What is required:
Print the records below from the first line through the line containing "in its belly.", both included, word for word.

Extracted data entries
________________________
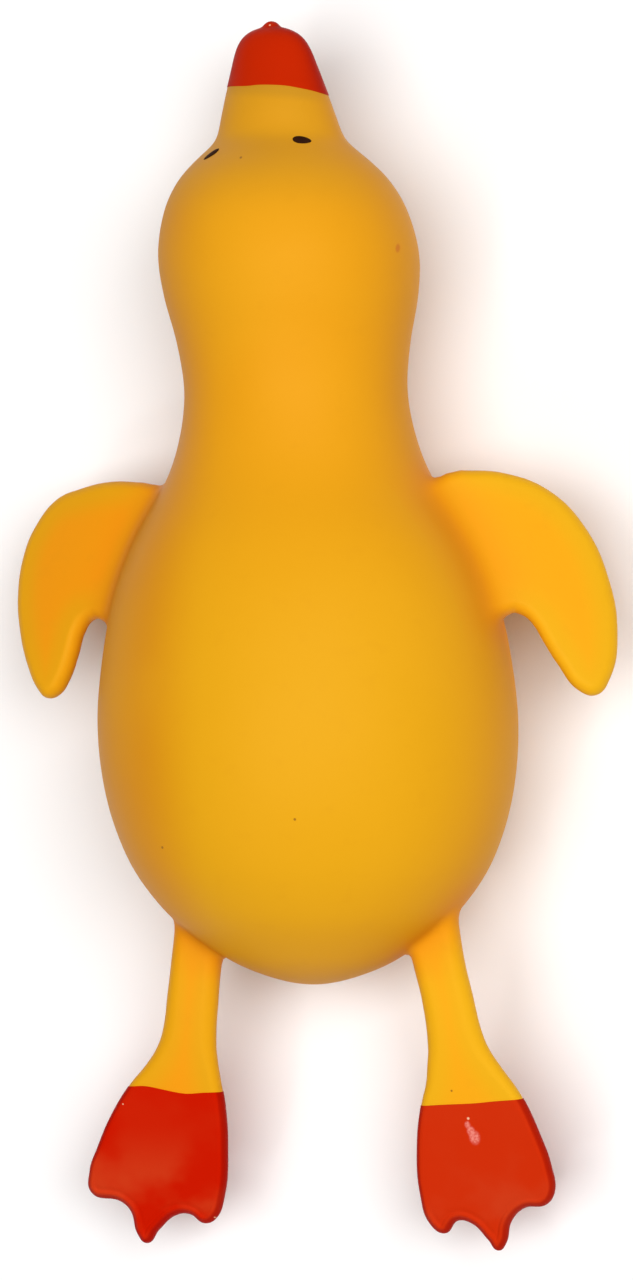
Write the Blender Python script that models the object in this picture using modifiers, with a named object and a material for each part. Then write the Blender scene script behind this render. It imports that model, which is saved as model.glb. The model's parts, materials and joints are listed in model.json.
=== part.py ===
"""A soft, duck-shaped rubber chicken: a hollow squeeze toy with a squeaker in its belly.

It lies on its belly. +Y runs from the toes to the bill, +X is the bird's right and +Z is up.
The origin is on the table, under the middle of the whole toy.
The skin is one moulding on the real toy. Here it is cut where it bends, so that each stretch
is a solid of its own, and every hinge line carries an empty that the moving stretch hangs from.
Sizes below are in millimetres; MM turns them into the scene's metres.
"""

import math

import bmesh
import bpy
from mathutils import Matrix, Vector

MM = 0.001

# The skin as a body of ellipse sections, from the tail to the tip of the bill.
WALL = 2.2
GAP = 0.4  # left between neighbours that touch on the real toy
MID_HEIGHT = 26.4  # of the mould's parting plane above the table; the belly below it is pressed flat
TAIL_Y = -59.0
BILL_TIP_Y = 103.9
HALF_WIDTHS = (  # (y, half width): tail, belly, waist, neck, head, brow crease, bill
    (TAIL_Y, 0.0), (-58.1, 5.8), (-56.0, 12.1), (-52.6, 18.1), (-46.6, 25.4), (-38.0, 31.4),
    (-27.0, 35.0), (-15.0, 36.1), (-2.4, 34.8), (7.3, 32.6), (15.0, 29.5), (24.8, 23.8),
    (31.6, 20.9), (41.0, 19.2), (50.0, 20.1), (58.0, 21.9), (65.0, 22.5), (72.4, 21.0),
    (77.5, 18.1), (81.6, 14.0), (84.6, 11.6), (90.0, 9.9), (96.6, 7.9), (100.4, 6.2),
    (102.8, 4.0), (BILL_TIP_Y, 0.0),
)
CENTRE_LINE = ((TAIL_Y, -0.9), (-15.0, -1.8), (10.0, -2.4), (30.0, -3.2), (60.0, -4.9), (84.0, -6.6), (104.0, -8.3))
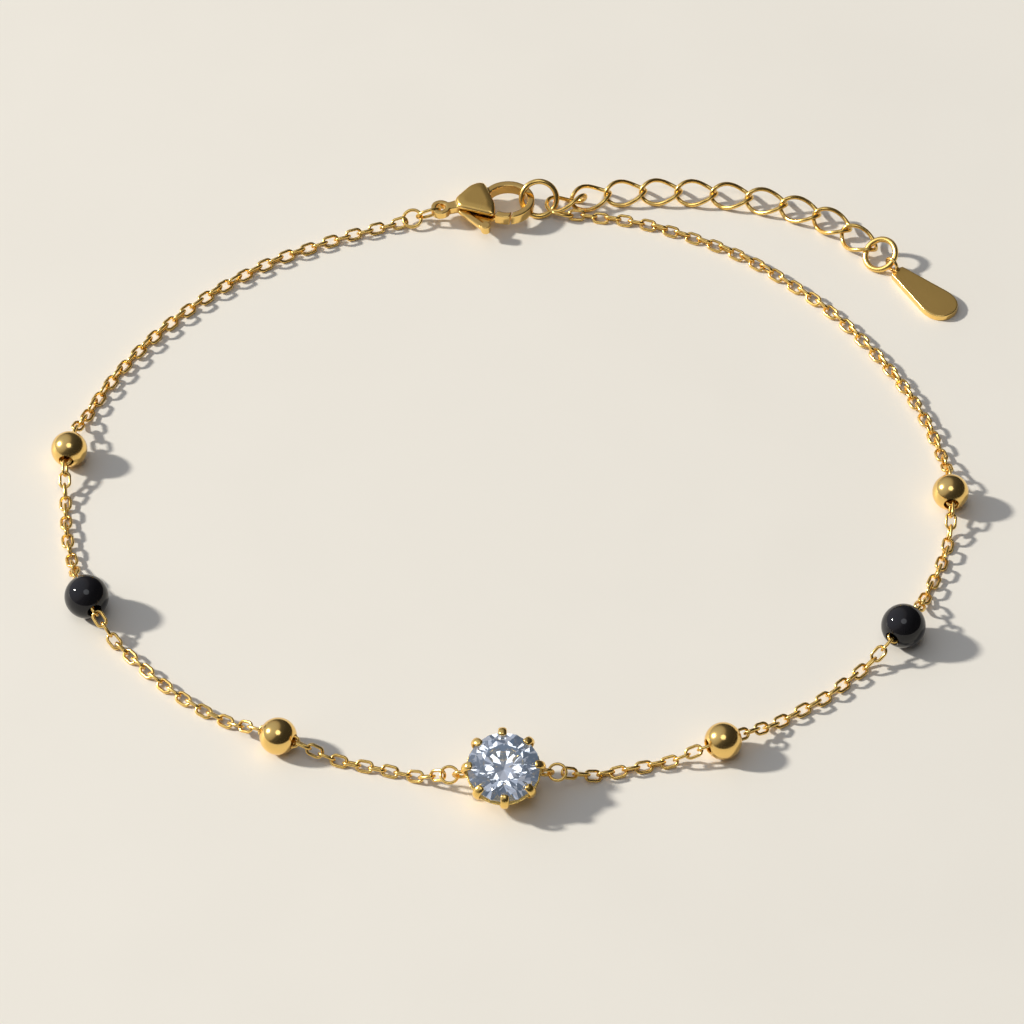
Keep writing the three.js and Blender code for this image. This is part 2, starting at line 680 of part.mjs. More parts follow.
________________________
Finished task:
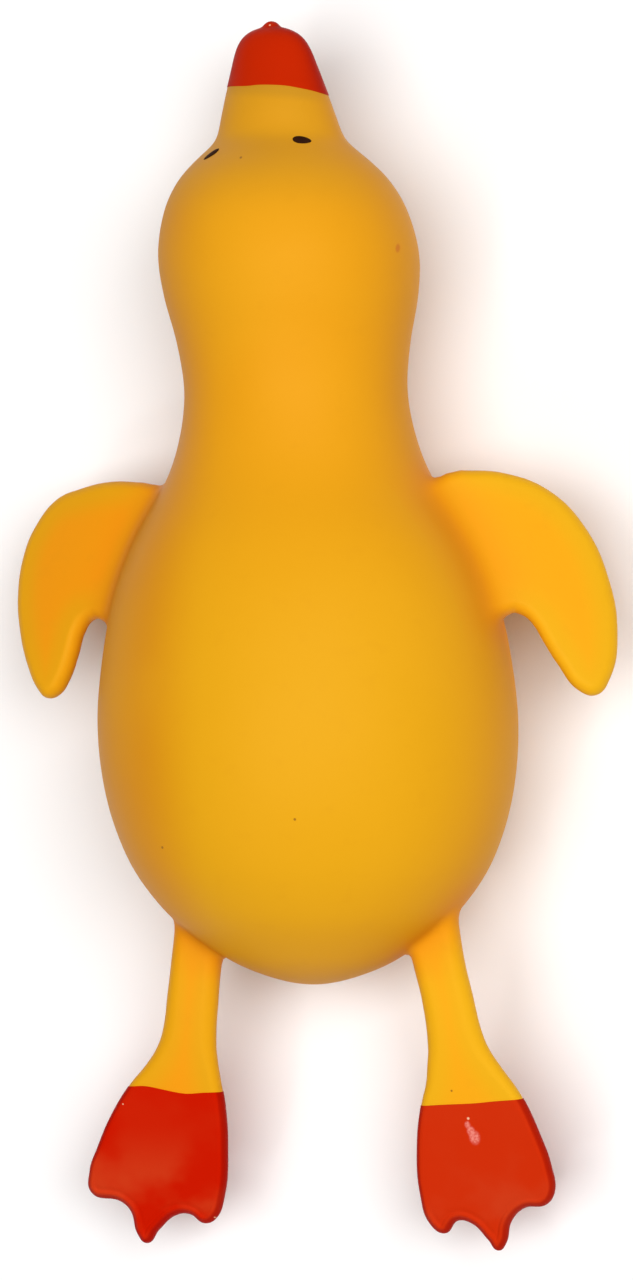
Write the Blender Python script that models the object in this picture using modifiers, with a named object and a material for each part. Then write the Blender scene script behind this render. It imports that model, which is saved as model.glb. The model's parts, materials and joints are listed in model.json.
=== part.py ===
"""A soft, duck-shaped rubber chicken: a hollow squeeze toy with a squeaker in its belly.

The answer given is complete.